At the next layer up, you concatenate the address
range of one or more volume elements into the address range of a
plex, as is done within the data subvolume in the
diagram above. This performs a function very similar to
multipartition volume elements, but one level higher. For example, if
you are using striping and you want to create a volume that is larger
than any individual striped volume element, you can concatenate
several volume elements together into a plex by mapping them
contiguously into the plex's address range.
Then you specify one or more plexes for a logical
subvolume. The plex (also called the
mirror) is the level of redundancy. The diagram
above includes a logical subvolume (the log subvolume in this case)
with two plexes, meaning anything written to the logical subvolume
will be replicated in each plex for reliability. For our purposes, a
logical subvolume's address range is the same as that of each of its
plexes. If you have a logical subvolume with more than one plex, XLV
sometimes lets you use plexes with "holes" in their address range that
do not map to any volume element, but this is beyond the scope of this
document.
The logical subvolume is the highest level of addressible object in
XLV. A logical volume is a collection of separately
addressed subvolumes, consisting of a data subvolume,
an optional real-time subvolume, and an optional
log subvolume. These subvolumes are like three
different files: they have independent sizes and address ranges and
are not logically concatenated, striped, or replicated. We'll
describe the purpose of these subvolumes below.
This document makes the following simplifying assumptions about your
XLV setup:
- Each of your logical subvolumes has one plex that encompasses the
entire subvolume. Therefore your volume has no redundancy.
- Each of your plexes has one or more concatenated volume elements
that cover the entire range of the plex with no holes.
- Each of your volume elements consists of either a single partition,
or several partitions striped together. There's no real need to
discuss multipartition volume elements.
Accessing Partitions and Logical Volumes
When you access disks from IRIX tools or your program, you access
either partitions or logical volumes. There are two ways you can
access either of these objects:
- Normally you use mkfs to create an XFS filesystem
on the partition or logical volume, specifying the device
file for the partition (/dev/dsk/dks*) or logical volume
(/dev/dsk/xlv/*). Then you mount the filesystem (again providing the
device file) and use it.
- You can also open the raw device file for the
partition (/dev/rdsk/dks*) or logical volume (/dev/rdsk/xlv/*) and
directly read() and write() its raw bits. Some video applications
choose this option because they want to roll their own filesystem.
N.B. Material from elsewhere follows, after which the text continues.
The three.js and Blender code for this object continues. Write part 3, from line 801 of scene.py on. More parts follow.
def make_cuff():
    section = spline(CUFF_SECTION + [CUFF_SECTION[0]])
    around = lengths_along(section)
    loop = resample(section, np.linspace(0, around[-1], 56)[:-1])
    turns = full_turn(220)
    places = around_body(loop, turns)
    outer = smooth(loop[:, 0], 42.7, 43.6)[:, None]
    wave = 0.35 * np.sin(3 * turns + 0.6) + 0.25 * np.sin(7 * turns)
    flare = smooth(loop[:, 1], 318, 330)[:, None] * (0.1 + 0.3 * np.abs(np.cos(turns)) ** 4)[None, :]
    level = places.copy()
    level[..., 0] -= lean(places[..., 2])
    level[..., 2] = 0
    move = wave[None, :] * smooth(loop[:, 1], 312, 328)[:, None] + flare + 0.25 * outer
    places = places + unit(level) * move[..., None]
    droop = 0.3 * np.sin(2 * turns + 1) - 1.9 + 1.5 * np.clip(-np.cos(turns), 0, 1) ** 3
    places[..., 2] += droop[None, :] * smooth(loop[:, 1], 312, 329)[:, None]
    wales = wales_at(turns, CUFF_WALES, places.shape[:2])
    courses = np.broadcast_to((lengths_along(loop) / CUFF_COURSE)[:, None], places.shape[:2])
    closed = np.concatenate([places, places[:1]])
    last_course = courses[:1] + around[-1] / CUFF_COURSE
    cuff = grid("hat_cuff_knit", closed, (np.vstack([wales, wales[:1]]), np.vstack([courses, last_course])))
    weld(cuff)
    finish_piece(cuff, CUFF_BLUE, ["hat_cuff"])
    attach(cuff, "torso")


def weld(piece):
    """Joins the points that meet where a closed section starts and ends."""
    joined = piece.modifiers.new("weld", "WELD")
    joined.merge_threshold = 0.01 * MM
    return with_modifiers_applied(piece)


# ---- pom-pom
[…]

When you access an XLV logical volume with the raw device file, you
are accessing the data subvolume. There is not currently a way to
access the log or real-time subvolumes of an XLV volume with a raw
device file. Whenever you access a raw device file, you must follow
certain disk alignment, memory alignment, and I/O size rules. We'll
go over those in Software Methods for
Disk I/O.
This document assumes that your application accesses one filesystem or
one raw device file to do its video I/O.
XFS Filesystems
An XFS filesystem has three separately addressed sections: a log
section, a data section, and an optional real-time section.
- When you create an XFS filesystem on a single partition, mkfs
divides the partition into two parts and uses one for the log section
and one for the data section (this is called an internal
log). Filesystems on single partitions never have real-time
sections.
- When you create an XFS filesystem on an XLV logical volume,
- mkfs creates the data section of the XFS filesystem on the
XLV data subvolume.
- mkfs creates a real-time section for the XFS filesystem on the
XLV real-time subvolume, if the subvolume is present.
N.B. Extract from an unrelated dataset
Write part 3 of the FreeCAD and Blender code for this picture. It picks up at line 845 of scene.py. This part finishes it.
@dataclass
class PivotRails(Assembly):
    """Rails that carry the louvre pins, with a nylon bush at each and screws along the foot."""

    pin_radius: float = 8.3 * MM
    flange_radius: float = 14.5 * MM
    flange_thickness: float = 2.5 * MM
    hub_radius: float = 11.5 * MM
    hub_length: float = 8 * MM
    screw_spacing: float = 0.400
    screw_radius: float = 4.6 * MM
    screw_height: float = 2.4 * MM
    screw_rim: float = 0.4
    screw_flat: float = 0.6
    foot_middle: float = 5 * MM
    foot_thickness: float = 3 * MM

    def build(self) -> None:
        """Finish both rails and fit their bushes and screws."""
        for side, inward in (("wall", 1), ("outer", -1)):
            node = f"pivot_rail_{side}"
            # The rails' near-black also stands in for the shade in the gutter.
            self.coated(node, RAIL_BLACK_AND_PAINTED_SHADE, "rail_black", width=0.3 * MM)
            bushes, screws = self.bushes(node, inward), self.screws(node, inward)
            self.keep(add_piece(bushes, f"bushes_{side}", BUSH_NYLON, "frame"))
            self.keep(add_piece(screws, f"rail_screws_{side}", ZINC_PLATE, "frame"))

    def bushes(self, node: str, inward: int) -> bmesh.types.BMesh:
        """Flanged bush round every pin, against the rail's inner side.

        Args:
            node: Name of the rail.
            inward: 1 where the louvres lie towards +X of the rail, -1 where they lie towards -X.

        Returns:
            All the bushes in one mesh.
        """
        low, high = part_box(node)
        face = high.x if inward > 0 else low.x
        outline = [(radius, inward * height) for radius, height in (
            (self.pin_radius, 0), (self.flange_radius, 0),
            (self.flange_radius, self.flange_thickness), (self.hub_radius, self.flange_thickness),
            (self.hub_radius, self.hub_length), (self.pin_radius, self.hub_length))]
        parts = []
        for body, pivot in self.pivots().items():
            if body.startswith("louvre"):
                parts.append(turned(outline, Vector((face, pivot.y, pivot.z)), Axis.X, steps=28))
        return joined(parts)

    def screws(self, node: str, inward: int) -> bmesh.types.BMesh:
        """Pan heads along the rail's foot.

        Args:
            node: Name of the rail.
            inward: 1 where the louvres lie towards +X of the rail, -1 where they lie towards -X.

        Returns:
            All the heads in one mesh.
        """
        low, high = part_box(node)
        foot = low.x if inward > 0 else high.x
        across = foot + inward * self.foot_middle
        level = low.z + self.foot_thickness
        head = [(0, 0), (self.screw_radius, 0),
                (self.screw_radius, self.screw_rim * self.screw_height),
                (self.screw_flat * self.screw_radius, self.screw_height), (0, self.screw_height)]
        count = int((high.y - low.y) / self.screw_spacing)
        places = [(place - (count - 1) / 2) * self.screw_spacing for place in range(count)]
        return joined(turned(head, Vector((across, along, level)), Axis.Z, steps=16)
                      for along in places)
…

- mkfs creates the log section of the XFS filesystem on the XLV log
subvolume, if the subvolume is present (this is called an
external log). Otherwise, mkfs creates the log
section alongside the data section in the XLV data subvolume (internal
log).
Here is more on the three sections:
- The data section contains file data and the
metadata normally associated with a UNIX filesystem (superblock,
inodes, directories, extent tables, ...).
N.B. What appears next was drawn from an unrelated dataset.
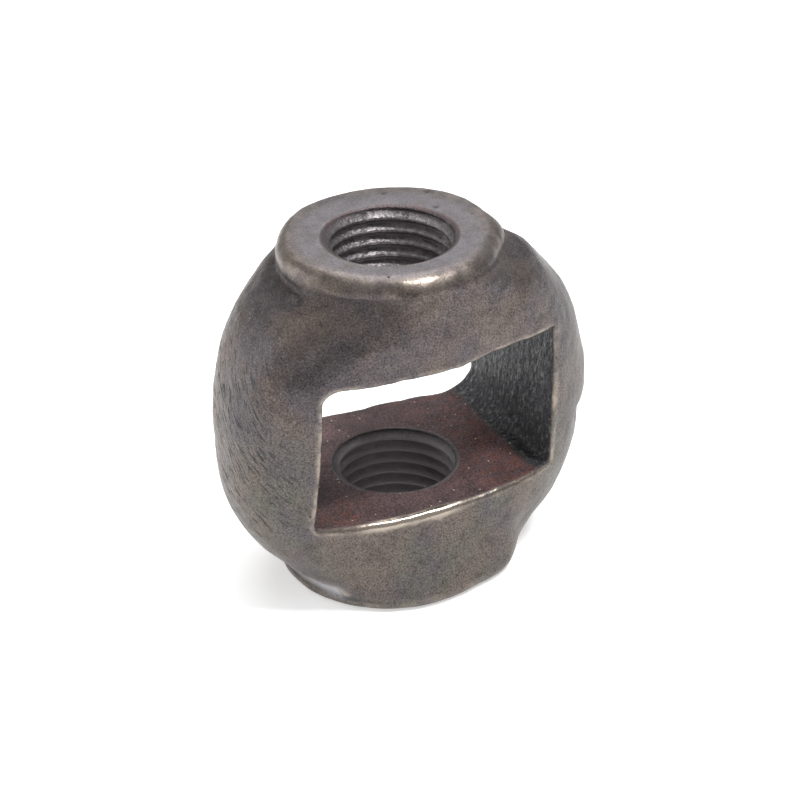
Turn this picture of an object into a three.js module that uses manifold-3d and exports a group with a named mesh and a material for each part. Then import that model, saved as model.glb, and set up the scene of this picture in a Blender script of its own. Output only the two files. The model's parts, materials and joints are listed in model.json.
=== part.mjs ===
// Lamp hickey: a stirrup-shaped fitting cast in one piece of malleable iron.
// Two round bosses, threaded right through on one axis, are joined by two bowed arms
// around an open window, where wires leave the pipe and locknuts are reached.
//
// Millimetres, +Z up along the bore axis, origin at the centre of the bottom face.
// The arms lie along X and the window is open along Y.

import * as THREE from 'three'
import { ParametricGeometry } from 'three/addons/geometries/ParametricGeometry.js'
import { mergeVertices } from 'three/addons/utils/BufferGeometryUtils.js'
import Module from 'manifold-3d'

const wasm = await Module()
wasm.setup()

// ---- driving dimensions -------------------------------------------------------------

const height = 38.1 // face to face, 1-1/2 in

const bossRadius = { bottom: 12.4, top: 11.5 } // at the face
const bossWaist = { bottom: 0.45, top: 0 } // narrowing per millimetre from the face inwards
const rimRadius = 1.4 // rounding of each boss's outer rim

const armReach = 20.5 // from the bore axis to the outside of an arm
const armWidestHeight = 16.9
const armSpan = { below: 17.3, above: 20.4 } // from the widest height to where the bow would close
const armSquareness = 2.5 // 2 is a plain ellipse, more is squarer

const halfDepth = 11.5 // from the bore axis to the front or back of the band, at mid-height
const depthSpan = 25.7 // from mid-height to where the front and back would meet
const depthSquareness = 3.1
const planSquareness = { bottom: 2.3, top: 2.6 } // of the band's outline seen along the bore

const neckBlend = { bottom: 5.2, top: 1.6 } // width of the hollow blend from boss to arm
const neckChange = 6 // height over which the bottom figures give way to the top ones

const windowFloor = 11.3
const windowCeiling = 27.5
const windowHalfWidth = 13.7
const windowCornerRadius = 1.5

const threadPitch = 25.4 / 18 // 1/4-18 straight pipe thread
const threadMajorRadius = 6.85
const threadMinorRadius = 6.0
const threadFlat = 0.13 // width of a crest or root, as a share of the pitch
const mouthRadius = 7.1 // of the 45 degree countersink at each end of each bore

const overrun = 2 // how far each cutter runs past what it cuts
const countersinkMargin = 0.2 // how far a countersink's tip lies inside the thread crests

// ---- mesh fineness ------------------------------------------------------------------

const bodySlices = 60
const bodyRows = 30
const threadSlices = 24
const windowCornerSegments = 4

// ---- solids from geometry, and back ---------------------------------------------------

/** Makes a solid of a closed geometry, once its shared corners are merged. */
function toSolid(geometry) {
  geometry.deleteAttribute('normal')
  geometry.deleteAttribute('uv')
  const merged = mergeVertices(geometry)
  const corners = merged.index.array
  const triangles = []
  for (let i = 0; i < corners.length; i += 3) {
    const [a, b, c] = corners.slice(i, i + 3)
    if (a !== b && b !== c && c !== a) triangles.push(a, b, c)
  }
  const mesh = new wasm.Mesh({
    numProp: 3,
    vertProperties: merged.attributes.position.array,
    triVerts: new Uint32Array(triangles),
  })
  return new wasm.Manifold(mesh)
}

/** Makes a flat-shaded geometry of a solid. */
function toGeometry(solid) {
  const mesh = solid.getMesh()
  const geometry = new THREE.BufferGeometry()
  geometry.setAttribute('position', new THREE.BufferAttribute(mesh.vertProperties, 3))
  geometry.setIndex(new THREE.BufferAttribute(mesh.triVerts, 1))
  geometry.computeVertexNormals()
  return geometry
}

// ---- outside of the casting -----------------------------------------------------------

/** Half-width of a rounded outline of the given reach, at a distance along its span. */
function bow(reach, distance, span, squareness) {
  const share = Math.min(distance / span, 0.9999)
  return reach * (1 - share ** squareness) ** (1 / squareness)
}

/** The larger of two radii, with a hollow blend where they are close. */
function blendedMax(a, b, width) {
  const overlap = Math.max(width - Math.abs(a - b), 0) / width
  return Math.max(a, b) + (overlap * overlap * width) / 4
}

/** A figure that goes smoothly from its bottom value to its top value around mid-height. */
function atHeight(figure, z) {
  const topShare = 0.5 + 0.5 * Math.tanh((z - height / 2) / neckChange)
  return THREE.MathUtils.lerp(figure.bottom, figure.top, topShare)
}

/** Radius of the band that the arms belong to, at an angle about the bore and a height. */
function bandRadius(angle, z) {
  const span = z > armWidestHeight ? armSpan.above : armSpan.below
  const reach = bow(armReach, Math.abs(z - armWidestHeight), span, armSquareness)
  const depth = bow(halfDepth, Math.abs(z - height / 2), depthSpan, depthSquareness)
  const power = atHeight(planSquareness, z)
  const along = Math.abs(Math.cos(angle) / reach) ** power
  const across = Math.abs(Math.sin(angle) / depth) ** power
  return (along + across) ** (-1 / power)
}

/** Radius of the whole outside, at an angle about the bore and a height. */
function outsideRadius(angle, z) {
  const fromFace = Math.min(z, height - z)
  const boss = atHeight(bossRadius, z) - atHeight(bossWaist, z) * fromFace
  const rimDrop = Math.max(rimRadius - fromFace, 0)
  const rimCut = rimRadius - Math.sqrt(rimRadius ** 2 - rimDrop ** 2)
  return blendedMax(boss, bandRadius(angle, z), atHeight(neckBlend, z)) - rimCut
}

/** The casting with no holes. Its rows are closest together at the two faces. */
function makeCasting() {
  const rows = bodyRows + 2
  const surface = (u, v, target) => {
    const row = Math.round(v * rows)
    const share = THREE.MathUtils.clamp((row - 1) / bodyRows, 0, 1)
    const z = (height / 2) * (1 - Math.cos(Math.PI * share))
    const angle = 2 * Math.PI * u
    const radius = row === 0 || row === rows ? 0 : outsideRadius(angle, z)
    target.set(radius * Math.cos(angle), radius * Math.sin(angle), z)
  }
  return toSolid(new ParametricGeometry(surface, bodySlices, rows))
}

// ---- cutters --------------------------------------------------------------------------

/** A bar along Y, of the window's outline. */
function makeWindowCutter() {
  const r = windowCornerRadius
  const left = -windowHalfWidth
  const right = windowHalfWidth
  const outline = new THREE.Shape()
  outline.absarc(right - r, windowFloor + r, r, -Math.PI / 2, 0)
  outline.absarc(right - r, windowCeiling - r, r, 0, Math.PI / 2)
  outline.absarc(left + r, windowCeiling - r, r, Math.PI / 2, Math.PI)
  outline.absarc(left + r, windowFloor + r, r, Math.PI, (3 * Math.PI) / 2)
  const length = 2 * (bossRadius.bottom + overrun)
  const options = { depth: length, bevelEnabled: false, curveSegments: windowCornerSegments }
  const bar = new THREE.ExtrudeGeometry(outline, options)
  bar.rotateX(Math.PI / 2)
  bar.translate(0, length / 2, 0)
  return toSolid(bar)
}

/** A tap long enough for both bosses, so one continuous right-hand thread runs through them. */
function makeTap() {
  const lowest = -overrun
  const highest = height + overrun
  const profile = [
    { rise: 0, radius: threadMajorRadius },
    { rise: threadFlat, radius: threadMajorRadius },
    { rise: 0.5, radius: threadMinorRadius },
    { rise: 0.5 + threadFlat, radius: threadMinorRadius },
  ]
  const turns = Math.ceil((highest - lowest) / threadPitch) + 2
  const rows = turns * profile.length + 2
  const surface = (u, v, target) => {
    const row = Math.round(v * rows)
    const onAxis = row === 0 || row === rows
    const step = THREE.MathUtils.clamp(row - 1, 0, rows - 2)
    const corner = profile[step % profile.length]
    const turn = Math.floor(step / profile.length) - 1 + u
    const z = lowest + threadPitch * (turn + corner.rise)
    const inside = z > lowest && z < highest
    const radius = inside ? corner.radius : threadMinorRadius
    const angle = 2 * Math.PI * u
    target.set(Math.cos(angle), Math.sin(angle), 0).multiplyScalar(onAxis ? 0 : radius)
    target.z = THREE.MathUtils.clamp(z, lowest, highest)
  }
  return toSolid(new ParametricGeometry(surface, threadSlices, rows))
}

/** A 45 degree countersink in the flat at height z; facing is 1 where the flat looks up. */
function makeCountersink(z, facing) {
  const innerRadius = threadMinorRadius - countersinkMargin
  const outerRadius = mouthRadius + overrun
  const depth = outerRadius - innerRadius
  const cone = new THREE.CylinderGeometry(outerRadius, innerRadius, depth, threadSlices)
  cone.rotateX((facing * Math.PI) / 2)
  cone.translate(0, 0, z + facing * ((outerRadius + innerRadius) / 2 - mouthRadius))
  return toSolid(cone)
}

// ---- the part -------------------------------------------------------------------------

function makeHickeyBody() {
  const mouths = [
    [0, -1],
    [windowFloor, 1],
    [windowCeiling, -1],
    [height, 1],
  ]
  let solid = makeCasting().subtract(makeWindowCutter()).subtract(makeTap())
  for (const [z, facing] of mouths) solid = solid.subtract(makeCountersink(z, facing))
  return toGeometry(solid)
}

const iron = new THREE.MeshStandardMaterial({ color: 0x5b5350, roughness: 0.5, metalness: 0.8 })

const hickeyBody = new THREE.Mesh(makeHickeyBody(), iron)
hickeyBody.name = 'hickey_body'

const hickey = new THREE.Group()
hickey.add(hickeyBody)

export default hickey
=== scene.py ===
"""Looks of a lamp hickey: one piece of old malleable iron, cast in sand, tapped and handled.

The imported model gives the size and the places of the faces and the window. The casting is made
again here as one fine mesh, with its worn edges, its tapped threads and the marks of the mould.
Lengths are in millimetres, and turn into metres where a mesh, a light or the camera is made.
"""
import json
import math

import bpy
import numpy as np
from mathutils import Matrix, Vector


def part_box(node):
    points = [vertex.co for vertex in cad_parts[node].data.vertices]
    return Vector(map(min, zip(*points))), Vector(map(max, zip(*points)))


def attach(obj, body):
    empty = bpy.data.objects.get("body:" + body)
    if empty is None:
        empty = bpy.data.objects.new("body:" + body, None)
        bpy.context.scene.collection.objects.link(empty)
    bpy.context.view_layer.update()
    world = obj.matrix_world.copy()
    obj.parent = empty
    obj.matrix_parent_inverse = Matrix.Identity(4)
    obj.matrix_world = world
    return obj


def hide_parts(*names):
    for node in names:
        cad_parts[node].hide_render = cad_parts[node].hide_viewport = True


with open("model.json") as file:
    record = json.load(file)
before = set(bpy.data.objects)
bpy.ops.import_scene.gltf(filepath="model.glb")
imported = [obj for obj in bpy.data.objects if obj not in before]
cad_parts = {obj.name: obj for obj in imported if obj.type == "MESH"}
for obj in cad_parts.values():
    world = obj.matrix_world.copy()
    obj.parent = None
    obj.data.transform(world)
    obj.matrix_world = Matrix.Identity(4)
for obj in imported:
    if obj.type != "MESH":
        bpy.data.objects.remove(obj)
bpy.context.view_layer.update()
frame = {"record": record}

MM = 0.001

# ---- sizes taken from the frame ---------------------------------------------------------

NODE = "hickey_body"
LOW, HIGH = (np.array(corner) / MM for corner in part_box(NODE))
HEIGHT = HIGH[2] - LOW[2]
REACH = (HIGH[0] - LOW[0]) / 2

mounts = {mount["name"]: np.array(mount["pos_m"]) / MM for mount in frame["record"]["mounts"]}
WINDOW_FLOOR = mounts["window_floor_seat"][2]
WINDOW_CEILING = mounts["window_ceiling_seat"][2]

# ---- shape of the casting ---------------------------------------------------------------

BOSS_RADIUS = (12.4, 11.6)      # bottom, top
BOSS_WAIST = (0.45, 0.0)        # narrowing per millimetre from the face inwards
RIM_RADIUS = (1.4, 1.3)         # bottom, top
FRONT_RIM = 2.0                 # of the top boss, worn rounder at the front
FRONT_RIM_RANGE = (-3, 9)       # forward of the axis: where the rim starts to widen, and is widest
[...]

- The optional real-time section is an alternate
place where you can store file data. Unless otherwise specified, this
document will assume that you have only a data and log section. The
real-time section:
- has different blocksize/extent properties which are often useful
for video disk I/O to a striped XLV volume. We'll discuss these
elsewhere in this document.
- contains no metadata; inode and extent information for a file in a
real-time section is stored in the filesystem's data section.
Therefore, the XLV real-time subvolume that contains the real-time
section may include disks on which you have disabled retries. This
provides a tradeoff between reliability (writes are unreliable, reads
can fail) and latency (the disk only ever tries a read or write once,
reducing the worst-case probabilistic command completion time) which is
important for some applications.
A file's data is either stored in the data section (the normal case)
or the real-time section. Creating files in the real-time section
requires specially written code (one or more XFS-specific fcntl()s).
Reading from, writing to, or accounting for those files (stat() and
statvfs()) also requires special code. Standard UNIX tools like ls,
df or du require special IRIX-specific flags to tell you about the
real-time section storage of a file. Very few current GUI tools can
robustly deal with files in the real-time section.
- As you make changes to your filesystem that require updates to the
filesystem metadata, XFS makes a low-bandwidth log of those changes in
the log section. This log greatly increases the speed
and likelihood of recovering your filesystem if your machine crashes
(the log is why fsck is no more). XFS lazily updates the real
metadata in the data section based on the changes described in the log
section.
If you need to stripe disks together to get enough bandwidth to read
and write uncompressed video, you want to create striped volume
elements in either the data or real-time subvolumes of your XLV
logical volume, since that is where your file data will get stored
when you create an XFS filesystem on the XLV logical volume.